In the records below, find the line with "obj.matrix_parent_inverse = Matrix.Identity(4)" and the line with "# ---- The hood's"; return exactly those lines and every line between them.

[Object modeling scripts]
-- -- --

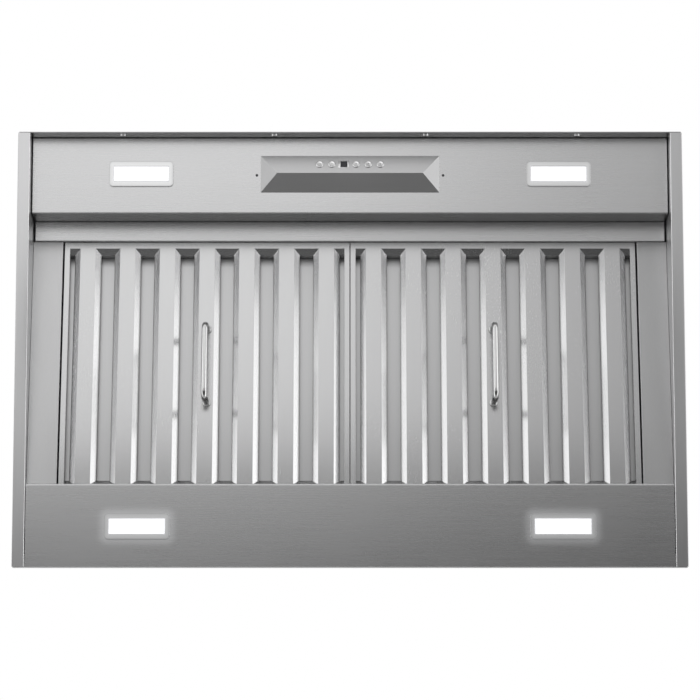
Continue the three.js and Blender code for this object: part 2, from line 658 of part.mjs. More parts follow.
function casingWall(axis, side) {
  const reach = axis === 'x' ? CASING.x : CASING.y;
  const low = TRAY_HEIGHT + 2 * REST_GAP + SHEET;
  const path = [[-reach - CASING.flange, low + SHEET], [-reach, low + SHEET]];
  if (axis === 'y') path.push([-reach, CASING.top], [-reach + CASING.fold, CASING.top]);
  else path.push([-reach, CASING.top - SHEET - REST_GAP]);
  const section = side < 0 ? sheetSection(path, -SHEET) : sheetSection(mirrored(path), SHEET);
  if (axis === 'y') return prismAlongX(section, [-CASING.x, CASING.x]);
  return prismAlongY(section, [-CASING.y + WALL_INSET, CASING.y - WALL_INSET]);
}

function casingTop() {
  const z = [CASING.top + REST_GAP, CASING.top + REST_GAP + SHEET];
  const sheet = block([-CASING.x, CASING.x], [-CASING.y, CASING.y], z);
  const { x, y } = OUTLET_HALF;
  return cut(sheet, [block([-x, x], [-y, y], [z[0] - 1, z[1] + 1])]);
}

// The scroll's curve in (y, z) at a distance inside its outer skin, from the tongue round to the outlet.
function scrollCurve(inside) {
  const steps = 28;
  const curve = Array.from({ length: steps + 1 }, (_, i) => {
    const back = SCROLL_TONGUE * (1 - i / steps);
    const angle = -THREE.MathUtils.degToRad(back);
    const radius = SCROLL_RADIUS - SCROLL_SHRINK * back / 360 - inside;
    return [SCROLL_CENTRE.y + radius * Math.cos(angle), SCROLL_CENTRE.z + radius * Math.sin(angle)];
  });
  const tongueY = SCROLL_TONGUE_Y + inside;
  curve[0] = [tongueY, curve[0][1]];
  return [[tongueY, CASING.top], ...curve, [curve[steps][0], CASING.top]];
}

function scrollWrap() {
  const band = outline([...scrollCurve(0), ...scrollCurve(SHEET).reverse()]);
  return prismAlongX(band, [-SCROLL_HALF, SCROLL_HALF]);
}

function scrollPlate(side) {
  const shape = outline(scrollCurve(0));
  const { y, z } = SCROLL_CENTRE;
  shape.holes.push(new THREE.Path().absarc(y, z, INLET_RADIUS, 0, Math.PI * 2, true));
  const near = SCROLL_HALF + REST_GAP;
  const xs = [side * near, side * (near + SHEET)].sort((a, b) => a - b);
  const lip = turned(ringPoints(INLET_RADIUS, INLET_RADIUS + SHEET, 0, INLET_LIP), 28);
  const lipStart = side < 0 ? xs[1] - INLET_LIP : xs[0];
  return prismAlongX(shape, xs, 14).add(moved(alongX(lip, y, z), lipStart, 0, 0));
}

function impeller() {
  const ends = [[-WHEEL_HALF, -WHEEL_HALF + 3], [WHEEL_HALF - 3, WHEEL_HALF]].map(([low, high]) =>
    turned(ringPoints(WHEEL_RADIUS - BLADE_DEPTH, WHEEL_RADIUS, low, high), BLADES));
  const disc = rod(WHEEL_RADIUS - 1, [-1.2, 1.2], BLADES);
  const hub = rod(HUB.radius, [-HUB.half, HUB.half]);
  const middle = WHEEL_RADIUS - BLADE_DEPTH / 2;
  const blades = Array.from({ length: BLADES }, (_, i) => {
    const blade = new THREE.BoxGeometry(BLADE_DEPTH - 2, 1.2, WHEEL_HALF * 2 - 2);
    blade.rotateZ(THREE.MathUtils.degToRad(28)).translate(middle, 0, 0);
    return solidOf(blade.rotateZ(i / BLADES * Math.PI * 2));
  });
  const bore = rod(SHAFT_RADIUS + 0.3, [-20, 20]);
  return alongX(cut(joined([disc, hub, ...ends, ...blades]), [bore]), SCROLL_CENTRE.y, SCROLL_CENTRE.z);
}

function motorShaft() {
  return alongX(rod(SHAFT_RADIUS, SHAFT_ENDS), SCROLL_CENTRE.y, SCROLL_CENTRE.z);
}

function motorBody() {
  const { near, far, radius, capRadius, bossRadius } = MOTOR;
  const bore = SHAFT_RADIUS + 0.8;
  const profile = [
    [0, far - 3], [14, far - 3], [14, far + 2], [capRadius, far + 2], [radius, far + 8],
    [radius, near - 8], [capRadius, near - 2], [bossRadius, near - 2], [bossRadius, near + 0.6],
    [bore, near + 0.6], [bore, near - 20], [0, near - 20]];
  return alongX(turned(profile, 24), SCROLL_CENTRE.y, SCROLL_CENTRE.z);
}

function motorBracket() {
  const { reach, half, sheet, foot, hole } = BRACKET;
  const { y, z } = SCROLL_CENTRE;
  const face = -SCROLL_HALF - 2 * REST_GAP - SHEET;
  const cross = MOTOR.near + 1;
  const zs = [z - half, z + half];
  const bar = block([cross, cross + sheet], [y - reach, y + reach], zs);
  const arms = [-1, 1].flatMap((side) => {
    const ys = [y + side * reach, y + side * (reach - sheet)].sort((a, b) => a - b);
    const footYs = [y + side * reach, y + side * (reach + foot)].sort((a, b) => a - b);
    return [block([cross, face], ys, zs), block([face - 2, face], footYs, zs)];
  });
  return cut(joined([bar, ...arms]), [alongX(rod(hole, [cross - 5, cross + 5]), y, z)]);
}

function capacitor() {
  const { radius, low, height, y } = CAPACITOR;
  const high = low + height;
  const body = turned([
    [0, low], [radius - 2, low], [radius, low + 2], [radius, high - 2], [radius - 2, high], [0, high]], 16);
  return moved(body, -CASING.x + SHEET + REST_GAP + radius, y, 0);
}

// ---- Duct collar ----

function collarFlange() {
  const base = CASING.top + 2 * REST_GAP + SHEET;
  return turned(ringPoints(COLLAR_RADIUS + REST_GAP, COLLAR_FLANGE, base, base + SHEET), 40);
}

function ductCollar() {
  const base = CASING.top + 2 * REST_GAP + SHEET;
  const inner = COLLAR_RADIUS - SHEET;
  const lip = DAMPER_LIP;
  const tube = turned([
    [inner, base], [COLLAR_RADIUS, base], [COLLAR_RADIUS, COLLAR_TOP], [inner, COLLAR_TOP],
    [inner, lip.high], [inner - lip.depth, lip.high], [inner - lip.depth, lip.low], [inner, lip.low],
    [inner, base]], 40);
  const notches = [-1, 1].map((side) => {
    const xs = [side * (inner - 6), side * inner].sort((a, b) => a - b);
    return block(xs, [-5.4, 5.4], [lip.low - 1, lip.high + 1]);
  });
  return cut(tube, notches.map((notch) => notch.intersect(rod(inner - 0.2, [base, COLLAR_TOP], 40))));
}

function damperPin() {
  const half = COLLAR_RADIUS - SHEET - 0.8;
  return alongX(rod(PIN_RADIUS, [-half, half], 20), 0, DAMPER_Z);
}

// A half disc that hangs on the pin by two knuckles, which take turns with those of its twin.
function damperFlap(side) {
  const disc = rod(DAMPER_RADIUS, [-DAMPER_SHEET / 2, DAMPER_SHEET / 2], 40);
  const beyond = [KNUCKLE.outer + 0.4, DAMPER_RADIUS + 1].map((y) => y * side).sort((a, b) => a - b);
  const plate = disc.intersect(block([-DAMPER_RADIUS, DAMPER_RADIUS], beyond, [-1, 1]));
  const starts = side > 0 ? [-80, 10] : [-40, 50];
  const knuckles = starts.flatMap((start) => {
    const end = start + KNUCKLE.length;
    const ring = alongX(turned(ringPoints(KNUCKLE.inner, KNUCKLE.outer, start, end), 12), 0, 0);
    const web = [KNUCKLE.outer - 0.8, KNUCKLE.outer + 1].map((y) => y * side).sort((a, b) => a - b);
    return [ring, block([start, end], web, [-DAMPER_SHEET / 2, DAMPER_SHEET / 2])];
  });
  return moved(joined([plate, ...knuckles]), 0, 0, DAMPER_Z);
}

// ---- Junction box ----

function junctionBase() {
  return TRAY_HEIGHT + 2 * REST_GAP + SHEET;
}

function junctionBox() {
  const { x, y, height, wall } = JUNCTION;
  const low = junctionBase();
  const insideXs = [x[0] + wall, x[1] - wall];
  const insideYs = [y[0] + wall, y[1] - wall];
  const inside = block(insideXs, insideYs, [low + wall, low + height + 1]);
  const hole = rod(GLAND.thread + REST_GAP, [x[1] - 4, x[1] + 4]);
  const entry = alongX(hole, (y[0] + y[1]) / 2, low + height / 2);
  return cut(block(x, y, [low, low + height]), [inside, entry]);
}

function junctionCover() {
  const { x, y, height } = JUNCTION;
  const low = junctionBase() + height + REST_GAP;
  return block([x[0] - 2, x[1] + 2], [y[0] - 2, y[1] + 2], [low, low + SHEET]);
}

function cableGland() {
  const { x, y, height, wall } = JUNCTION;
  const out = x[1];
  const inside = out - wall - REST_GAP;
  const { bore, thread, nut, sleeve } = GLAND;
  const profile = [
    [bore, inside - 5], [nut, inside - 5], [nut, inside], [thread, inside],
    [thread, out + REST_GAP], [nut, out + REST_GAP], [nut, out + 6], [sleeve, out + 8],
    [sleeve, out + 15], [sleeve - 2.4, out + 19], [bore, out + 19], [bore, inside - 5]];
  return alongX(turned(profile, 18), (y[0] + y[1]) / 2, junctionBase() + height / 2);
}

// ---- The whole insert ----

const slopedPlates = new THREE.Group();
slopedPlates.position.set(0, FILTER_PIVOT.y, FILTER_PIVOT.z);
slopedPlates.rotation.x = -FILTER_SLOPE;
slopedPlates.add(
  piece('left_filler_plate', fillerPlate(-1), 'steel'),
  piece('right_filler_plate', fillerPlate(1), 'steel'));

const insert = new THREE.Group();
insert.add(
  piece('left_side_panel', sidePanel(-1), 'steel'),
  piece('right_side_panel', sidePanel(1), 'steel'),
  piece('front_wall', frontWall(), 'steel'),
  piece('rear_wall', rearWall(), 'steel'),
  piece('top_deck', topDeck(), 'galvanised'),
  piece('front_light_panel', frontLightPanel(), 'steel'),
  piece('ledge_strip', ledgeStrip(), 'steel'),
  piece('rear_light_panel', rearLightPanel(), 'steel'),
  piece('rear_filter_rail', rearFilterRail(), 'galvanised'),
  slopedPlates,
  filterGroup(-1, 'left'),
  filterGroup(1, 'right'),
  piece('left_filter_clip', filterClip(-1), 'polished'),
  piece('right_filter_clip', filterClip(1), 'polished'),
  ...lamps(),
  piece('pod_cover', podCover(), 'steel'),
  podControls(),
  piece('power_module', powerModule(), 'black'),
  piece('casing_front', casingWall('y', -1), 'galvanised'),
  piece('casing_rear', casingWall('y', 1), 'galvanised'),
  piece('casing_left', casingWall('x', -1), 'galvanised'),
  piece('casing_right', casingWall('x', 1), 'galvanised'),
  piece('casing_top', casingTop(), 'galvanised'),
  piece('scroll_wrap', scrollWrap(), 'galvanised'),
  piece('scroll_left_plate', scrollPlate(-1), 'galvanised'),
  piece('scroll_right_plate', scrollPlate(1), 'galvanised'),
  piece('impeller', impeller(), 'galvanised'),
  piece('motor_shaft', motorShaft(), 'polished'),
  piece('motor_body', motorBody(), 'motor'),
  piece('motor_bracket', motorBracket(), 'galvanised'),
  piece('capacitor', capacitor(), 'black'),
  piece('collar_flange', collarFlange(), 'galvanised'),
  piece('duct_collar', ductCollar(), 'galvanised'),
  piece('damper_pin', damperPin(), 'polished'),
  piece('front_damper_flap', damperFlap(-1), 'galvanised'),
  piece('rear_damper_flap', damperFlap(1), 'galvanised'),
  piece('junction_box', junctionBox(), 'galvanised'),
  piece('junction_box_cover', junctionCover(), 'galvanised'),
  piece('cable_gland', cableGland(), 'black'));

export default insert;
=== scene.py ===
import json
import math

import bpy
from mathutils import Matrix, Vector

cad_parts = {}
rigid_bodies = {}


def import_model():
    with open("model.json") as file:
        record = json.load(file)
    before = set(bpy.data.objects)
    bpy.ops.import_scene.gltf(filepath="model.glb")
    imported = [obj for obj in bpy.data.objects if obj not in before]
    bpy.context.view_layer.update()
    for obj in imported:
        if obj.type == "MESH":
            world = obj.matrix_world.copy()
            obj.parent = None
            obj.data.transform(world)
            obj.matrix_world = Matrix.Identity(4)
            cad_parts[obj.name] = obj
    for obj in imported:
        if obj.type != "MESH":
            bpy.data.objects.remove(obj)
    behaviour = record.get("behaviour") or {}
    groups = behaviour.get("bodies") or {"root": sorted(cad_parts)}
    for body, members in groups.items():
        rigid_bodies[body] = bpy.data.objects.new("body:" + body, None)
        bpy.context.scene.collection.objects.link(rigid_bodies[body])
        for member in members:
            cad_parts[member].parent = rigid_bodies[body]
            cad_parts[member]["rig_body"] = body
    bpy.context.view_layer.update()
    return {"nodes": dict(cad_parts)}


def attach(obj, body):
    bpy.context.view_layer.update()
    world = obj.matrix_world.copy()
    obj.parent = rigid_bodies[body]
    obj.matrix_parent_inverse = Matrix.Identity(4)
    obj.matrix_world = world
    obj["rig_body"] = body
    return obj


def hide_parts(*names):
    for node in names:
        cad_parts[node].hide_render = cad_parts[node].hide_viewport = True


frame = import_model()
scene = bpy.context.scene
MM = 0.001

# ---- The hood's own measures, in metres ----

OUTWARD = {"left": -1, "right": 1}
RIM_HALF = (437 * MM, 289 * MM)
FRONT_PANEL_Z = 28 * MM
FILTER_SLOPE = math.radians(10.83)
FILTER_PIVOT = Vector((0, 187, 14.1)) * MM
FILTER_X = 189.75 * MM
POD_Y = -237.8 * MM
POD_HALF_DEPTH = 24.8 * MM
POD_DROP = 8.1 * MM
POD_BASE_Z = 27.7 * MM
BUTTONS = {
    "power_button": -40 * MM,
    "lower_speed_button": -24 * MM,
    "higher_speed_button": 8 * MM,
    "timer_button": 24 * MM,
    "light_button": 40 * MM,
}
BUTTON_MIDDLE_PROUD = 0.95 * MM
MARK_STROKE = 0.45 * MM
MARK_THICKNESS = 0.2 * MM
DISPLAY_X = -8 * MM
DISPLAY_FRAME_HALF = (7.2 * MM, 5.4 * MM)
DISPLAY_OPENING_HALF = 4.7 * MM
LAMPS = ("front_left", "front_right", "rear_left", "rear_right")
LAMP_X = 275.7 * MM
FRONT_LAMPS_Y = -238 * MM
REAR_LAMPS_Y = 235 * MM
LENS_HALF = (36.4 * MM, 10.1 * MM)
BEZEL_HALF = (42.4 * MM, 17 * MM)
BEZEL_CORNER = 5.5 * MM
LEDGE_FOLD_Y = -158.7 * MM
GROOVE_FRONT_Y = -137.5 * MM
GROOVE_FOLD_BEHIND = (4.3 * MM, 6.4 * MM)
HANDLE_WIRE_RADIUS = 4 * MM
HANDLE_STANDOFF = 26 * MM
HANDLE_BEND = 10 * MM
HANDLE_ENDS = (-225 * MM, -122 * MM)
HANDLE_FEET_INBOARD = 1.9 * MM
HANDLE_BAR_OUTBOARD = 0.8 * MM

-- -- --

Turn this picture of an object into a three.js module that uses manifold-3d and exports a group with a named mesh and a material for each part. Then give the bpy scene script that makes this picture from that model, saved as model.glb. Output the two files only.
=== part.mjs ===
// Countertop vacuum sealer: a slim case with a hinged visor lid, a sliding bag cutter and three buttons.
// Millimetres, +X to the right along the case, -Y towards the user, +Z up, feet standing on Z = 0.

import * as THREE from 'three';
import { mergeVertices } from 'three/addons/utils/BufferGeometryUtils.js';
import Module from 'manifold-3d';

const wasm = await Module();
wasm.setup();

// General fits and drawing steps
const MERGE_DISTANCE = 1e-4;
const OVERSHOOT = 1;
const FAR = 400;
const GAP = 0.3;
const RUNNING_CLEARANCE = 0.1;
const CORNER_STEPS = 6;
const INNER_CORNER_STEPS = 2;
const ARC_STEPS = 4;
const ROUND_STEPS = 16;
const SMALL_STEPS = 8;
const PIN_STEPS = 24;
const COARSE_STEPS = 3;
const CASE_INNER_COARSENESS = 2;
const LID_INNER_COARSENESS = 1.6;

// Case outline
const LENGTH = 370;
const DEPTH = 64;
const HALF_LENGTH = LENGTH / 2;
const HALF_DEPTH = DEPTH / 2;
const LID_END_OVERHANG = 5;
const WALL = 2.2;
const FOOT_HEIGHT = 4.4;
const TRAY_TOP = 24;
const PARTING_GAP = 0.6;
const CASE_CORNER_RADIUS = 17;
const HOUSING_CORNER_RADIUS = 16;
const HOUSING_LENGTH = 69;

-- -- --

**Response for this exercise**
    obj.matrix_parent_inverse = Matrix.Identity(4)
    obj.matrix_world = world
    obj["rig_body"] = body
    return obj


def hide_parts(*names):
    for node in names:
        cad_parts[node].hide_render = cad_parts[node].hide_viewport = True


frame = import_model()
scene = bpy.context.scene
MM = 0.001

# ---- The hood's own measures, in metres ----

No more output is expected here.